Two sights that the out-of-sort lovebirds espy enmesh them in “the dangerous thread of things,” in all probability unraveling their future as a couple. One is a distant vision that seems to have strayed from the pristine dream passage in Antonioni’s Il deserto rosso (The Red Desert, 1964). Two women or girls, or possibly fantastic nymphs, appear amidst a massive formation of shelves of rock through which cascades pour down. The other appears through the window of a restaurant at which Christopher and Chloë are having lunch. It is a young woman on horseback. Christopher is immediately enthralled; tactlessly he asks his partner if she knows who the other woman is. (Guys!) As it happens, Chloë does. She tells him that the woman is their neighbor; she lives in the tower opposite their own home. On his own, Christopher adventures to the tower, whose architectural structure implies a visual connection with the massive rock formation through which water cascaded. To get to the front door, Christopher must mount a trail of steep steps, and yet, at the same time, because the stairway is cloaked in darkness even in daylight, it is as if he were entering a cave.
The woman, Linda, is ebullient. While Christopher investigates the structure of the building and takes in the captivating view from the roof of the tower, Linda sheds her clothes and masturbates in bed. A stunning cut evokes Linda’s orgasm; as Christopher looks down from the tower’s highest point, the camera precipitously drops—a moment when this viewer’s heart nearly knocked out of his bones and flesh. When Linda and Christopher do have sex moments later, it is (forgive) anticlimactic. It is also anticlimactic, of course, because it is precisely the sex that Christopher had earlier wanted to have with Chloë—carefree sex to which Christopher need bring nothing more than an eager cock.
Little about Linda recommends her as a real woman—a complex human being, like Chloë. The image of her on horseback; her unbridled sensuality: she is less human than a creature, a projection, a touchstone of desire. She is thus connected to the earlier two “water nymphs.” At the end of the film, when Christopher at least claims he is in Paris, Linda reclines on the beach, and the terribly beautiful shot shows her, as she does this, sinking into her own shadow. When Chloë comes across her, Chloë’s shadow crosses Linda, and the two look at one another and in some sense come together, one standing over the other. Fadeout.

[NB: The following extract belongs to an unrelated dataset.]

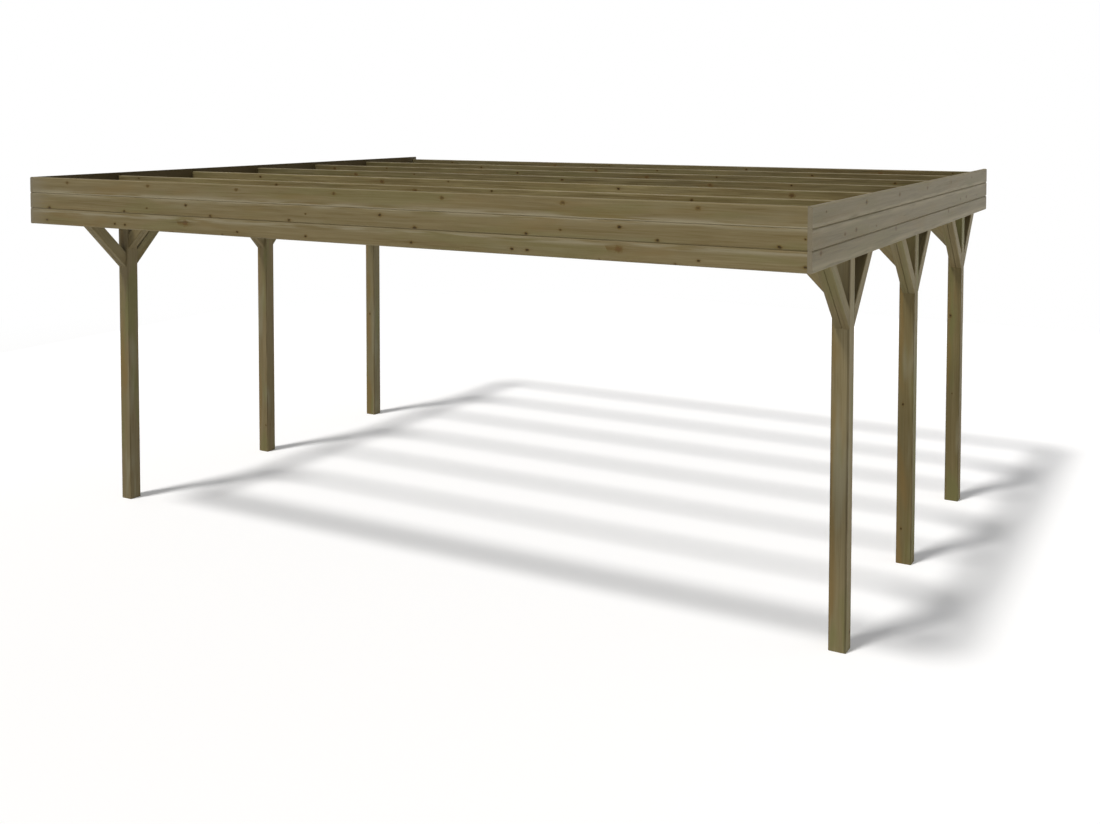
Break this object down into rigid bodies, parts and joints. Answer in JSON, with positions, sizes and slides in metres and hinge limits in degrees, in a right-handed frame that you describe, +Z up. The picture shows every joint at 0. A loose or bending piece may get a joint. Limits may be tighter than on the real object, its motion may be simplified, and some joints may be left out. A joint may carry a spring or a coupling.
{
  "type": "double carport",
  "caption": "Flat-roofed double timber carport: square posts with knee braces carry side beams and open rafters, with a boarded fascia round the front and sides.",
  "frame": {"origin": "on the ground, at the centre of the plan", "axes": "+X to the right across the drive-in, +Y from the boarded front to the open rear, +Z up"},
  "size_m": [5.6, 4.735, 2.488],
  "materials": {
    "frame_timber": "pressure-treated planed softwood, matt",
    "rafter_timber": "pressure-treated planed softwood, matt",
    "fascia_timber": "pressure-treated planed softwood boards, matt"
  },
  "bodies": {
    "root": {"beam_left": "frame_timber", "post_front_left": "frame_timber", "brace_front_left_forward": "frame_timber", "brace_front_left_rearward": "frame_timber", "brace_front_left_inward": "frame_timber", "post_middle_left": "frame_timber", "brace_middle_left_forward": "frame_timber", "brace_middle_left_rearward": "frame_timber", "brace_middle_left_inward": "frame_timber", "post_rear_left": "frame_timber", "brace_rear_left_forward": "frame_timber", "brace_rear_left_rearward": "frame_timber", "brace_rear_left_inward": "frame_timber", "fascia_left_bottom": "fascia_timber", "fascia_left_middle": "fascia_timber", "fascia_left_top": "fascia_timber", "beam_right": "frame_timber", "post_front_right": "frame_timber", "brace_front_right_forward": "frame_timber", "brace_front_right_rearward": "frame_timber", "brace_front_right_inward": "frame_timber", "post_middle_right": "frame_timber", "brace_middle_right_forward": "frame_timber", "brace_middle_right_rearward": "frame_timber", "brace_middle_right_inward": "frame_timber", "post_rear_right": "frame_timber", "brace_rear_right_forward": "frame_timber", "brace_rear_right_rearward": "frame_timber", "brace_rear_right_inward": "frame_timber", "fascia_right_bottom": "fascia_timber", "fascia_right_middle": "fascia_timber", "fascia_right_top": "fascia_timber", "fascia_front_bottom": "fascia_timber", "fascia_front_middle": "fascia_timber", "fascia_front_top": "fascia_timber", "rafter_1": "rafter_timber", "rafter_2": "rafter_timber", "rafter_3": "rafter_timber", "rafter_4": "rafter_timber", "rafter_5": "rafter_timber", "rafter_6": "rafter_timber", "rafter_7": "rafter_timber"}
  },
  "joints": []
}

While sex to Christopher exists purely in the moment, for Chloë it is measured against eternity, disclosing the burden of mortal awareness that, as a more caring and mature individual, she brings to sex, creating what Christopher does his best to avoid: complicity; true intimacy. Into his images, Antonioni compresses profound heartache.
I have a theory about that wonderful title, “The Dangerous Thread of Things.” I believe that Antonioni (fittingly) had in mind one of Robert Browning’s Italy poems, “Two in the Campagna.” The whole 1855 love poem applies, but the unifying image is an elusive thread—because elusive, a something that unthreads the whole concept of unity: “For me, I touched a thought, I know,/ Has tantalized me many times/ . . . for rhymes/ To catch at and let go./ Help me to hold it! . . ./ Just when I seemed about to learn!/ Where is the thread now? Off again!/ The old trick!/ Only[,] I discern—/ Infinite passion, and the pain/ Of finite hearts that yearn.”
Michelangelo Antonioni. We are lucky to have someone in his nineties still making movies. (Right now, at 99, Portugal’s prolific Manoel de Oliveira is making a film!) We are especially lucky to have this one still making movies.